Fatih/İstanbul, Turkey
There’s no cost attached to one of Istanbul’s most distinctive photo ops, and the only lines are from fishing poles. Cross the historic Golden Horn via the Galata Bridge, where fishermen from every walk of life jostle for space, and tourist restaurants line the lower level (stop in for a drink if you’d like, but the food tends to be overpriced and mediocre). Galata Bridge isn’t beloved for its architecture (fun fact: It is supposedly the bridge for which the card game is named), but rather its views: Topkapı Palace and several domes and minarets in the Old City on one side, and the Galata Tower on the other.
Istanbul, Turkey
One morning outside Sultanahmet I saw what I believe to be a suffi. He looked somewhat like a Turkish version of Santa Claus (which was odd because it was late December), but I don’t really know what else he would be with that beard.
Teşvikiye, Vali Konağı Cd. No:40, 34365 Şişli/İstanbul, Turkey
If you’re keen to experience the medieval practice of “kahve falı" or “fal” (fortune telling with Turkish coffee) then make an appointment at Symbol Café in Nişantaşı with Tunc, one of the few English-speaking coffee readers in the city. Once there, order a Turkish coffee with “sade” (no sugar), “az” (little sugar), “orta” (medium sugar), or "şekerli” (sweet), and savor the flavor of a rich aromatic coffee as you ponder your life’s ambitions. When the last drop leaves your lips and all that is left are the grinds sunk deep in the demitasse (small cup), take the saucer and gently seal it atop the cup. Swirl the cup and saucer clockwise three times and then flip them both toward you, holding them firmly so as not to spill the grinds. Relax as the grinds dry out, and wait for Tunc to find you in the cozy café filled with locals who are also eager for readings. When Tunc hypnotically gazes at the grinds to interpret the patterns before his eyes, expect to hear about your past, present, and future with uncanny accuracy (or at least that’s what happened to me). Facts about your life, love, career, money, family, and travel will spill out of the cup for Tunc to interpret without you mentioning a word. Symbol Cafe is at Valikonağı Caddesi (Street) No: 34 Nişantaşı - İstanbul - Telephone: (0212) 291 75 40. The closest train stop to Symbols Cafe is Osmanbey Metro Station, one stop from Taksim Square.

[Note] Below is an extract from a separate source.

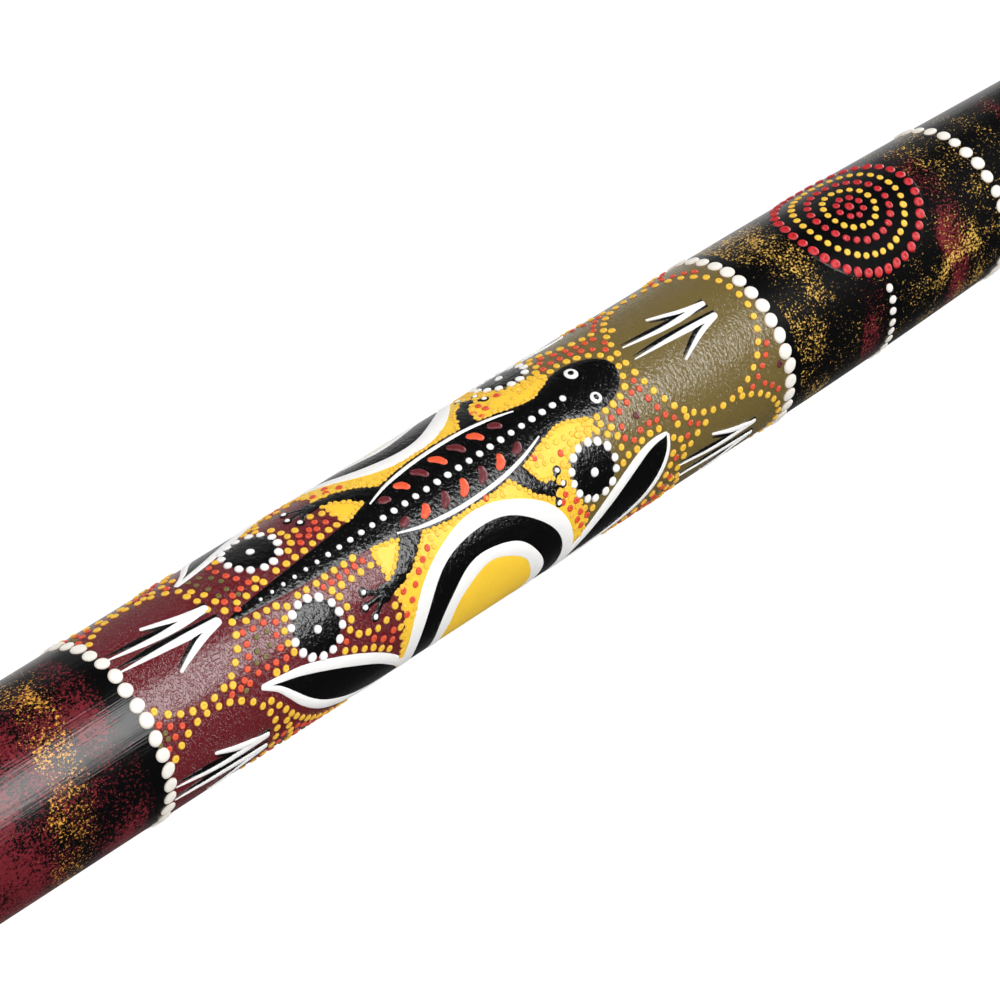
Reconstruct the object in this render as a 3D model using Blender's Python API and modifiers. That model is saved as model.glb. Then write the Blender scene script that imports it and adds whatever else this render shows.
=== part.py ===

Yıldız Mh., Çırağan Cd. No:32, 34349 Beşiktaş/İstanbul, Turkey
The five-star Çırağan Palace Kempinski Hotel, right on the Bosphorus near Ortakoy, boasts some the most expensive and elegant hotel rooms in town. A-listers swoon to stay here to make the most of the hotel’s luxurious offerings all housed in the walls and gardens of a restored 19th century Ottoman Palace. For those of us who can’t afford the room rate, there is another somewhat affordable option to take in the hotel’s services and location. Save up those pennies to partake in a long Sunday brunch at Çırağan’s Laledan Restaurant. With over 250 exquisite items to indulge in, a late breakfast and early dinner is possible by slowly grazing from 12:00 noon to 4:00 pm. Regional cuisine, organic produce, vegetarian options, seafood (even sushi), desserts, and endless cups of tea, coffee and juices are on offer. Just make sure you leave enough room to sample the goodies from the chocolate room. Simply follow the aromas of cocoa emanating from the room fit for the sultans who once lived here. This legendary Sunday brunch costs 195 – 210 TL (as of April 2015) and reservations are a must.
Hold off on that second bite of pistachio baklava, and re-think that serving of semolina halva, because there’s another dessert to try in Turkey that never disappoints. It’s called künefe. This sugary, crunchy slice of sweet goodness is made of white unsalted cheese, strips of phyllo dough, butter and milk. It’s baked and drizzled with a generous pouring of sugar syrup and topped with the vibrant color of pistachio nuts. The best künefe is found in south eastern Turkey, but there’s plenty of restaurants in Istanbul that serve this delightful dessert to guests. Best served hot with a dollop of Turkish sticky ice-cream, sharing with others is advised - that’s if you can bring yourself to do so after your first spoonful.